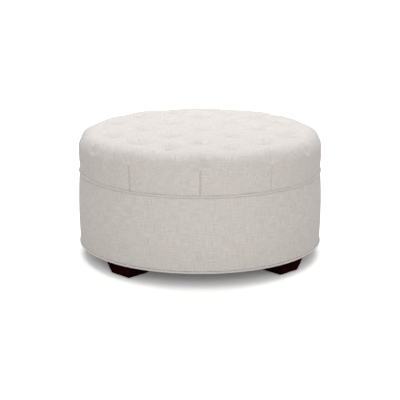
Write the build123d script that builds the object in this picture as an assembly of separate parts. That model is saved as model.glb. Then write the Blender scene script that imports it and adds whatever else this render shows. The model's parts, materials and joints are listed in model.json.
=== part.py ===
from build123d import *
from math import atan2, cos, degrees, hypot, pi, radians, sin, tan
import os

# Round tufted ottoman, in millimetres. The floor is z = 0, the axis of the drum is Z and the
# front is -Y. A drum frame of plywood and softwood stands on four tapered feet. A hardboard
# wall and a padded fabric panel wrap its side, and a thick tufted cushion sits on its deck.
os.makedirs("parts", exist_ok=True)

# Clearances
wrap_gap = 0.2
drill_gap = 0.15
overrun = 1.0

# Feet and their glides
foot_count = 4
foot_turn = 3.8
foot_setback = 55.3
foot_bottom_side = 92.5
foot_top_side = 124.0
foot_height = 53.0
foot_edge_chamfer = 1.5
glide_radius = 12.0
glide_sides = 12
glide_thickness = 3.0

# Base frame
frame_radius = 440.0
base_ring_width = 132.0
base_ring_thickness = 18.0
post_count = 8
post_side = 38.0
post_setback = 6.0
housing_depth = 5.0
deck_top = 329.5
deck_thickness = 15.0
rail_width = 28.0
rail_depth = 60.0
rail_end_setback = 28.0
block_side = 90.0
block_thickness = 18.0

# Side wall and its coverings
liner_thickness = 3.0
panel_thickness = 9.2
side_swell = 4.6
swell_edge_height = 21.0
dust_cover_thickness = 1.0
dust_cover_sides = 32
dust_cover_setback = 8.0

# Welts: a fabric-covered cord, pressed flat against what it is fixed to
welt_radius = 3.25
welt_steps = 3
welt_proud = 0.4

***

WRITTEN EXERCISE: From the data above, extract every line in its exact form.

SOLUTION TO THIS EXERCISE:
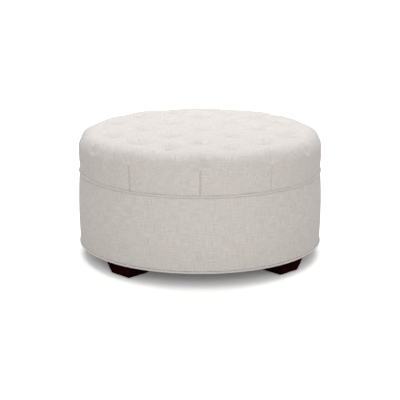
Write the build123d script that builds the object in this picture as an assembly of separate parts. That model is saved as model.glb. Then write the Blender scene script that imports it and adds whatever else this render shows. The model's parts, materials and joints are listed in model.json.
=== part.py ===
from build123d import *
from math import atan2, cos, degrees, hypot, pi, radians, sin, tan
import os

# Round tufted ottoman, in millimetres. The floor is z = 0, the axis of the drum is Z and the
# front is -Y. A drum frame of plywood and softwood stands on four tapered feet. A hardboard
# wall and a padded fabric panel wrap its side, and a thick tufted cushion sits on its deck.
os.makedirs("parts", exist_ok=True)

# Clearances
wrap_gap = 0.2
drill_gap = 0.15
overrun = 1.0

# Feet and their glides
foot_count = 4
foot_turn = 3.8
foot_setback = 55.3
foot_bottom_side = 92.5
foot_top_side = 124.0
foot_height = 53.0
foot_edge_chamfer = 1.5
glide_radius = 12.0
glide_sides = 12
glide_thickness = 3.0

# Base frame
frame_radius = 440.0
base_ring_width = 132.0
base_ring_thickness = 18.0
post_count = 8
post_side = 38.0
post_setback = 6.0
housing_depth = 5.0
deck_top = 329.5
deck_thickness = 15.0
rail_width = 28.0
rail_depth = 60.0
rail_end_setback = 28.0
block_side = 90.0
block_thickness = 18.0

# Side wall and its coverings
liner_thickness = 3.0
panel_thickness = 9.2
side_swell = 4.6
swell_edge_height = 21.0
dust_cover_thickness = 1.0
dust_cover_sides = 32
dust_cover_setback = 8.0

# Welts: a fabric-covered cord, pressed flat against what it is fixed to
welt_radius = 3.25
welt_steps = 3
welt_proud = 0.4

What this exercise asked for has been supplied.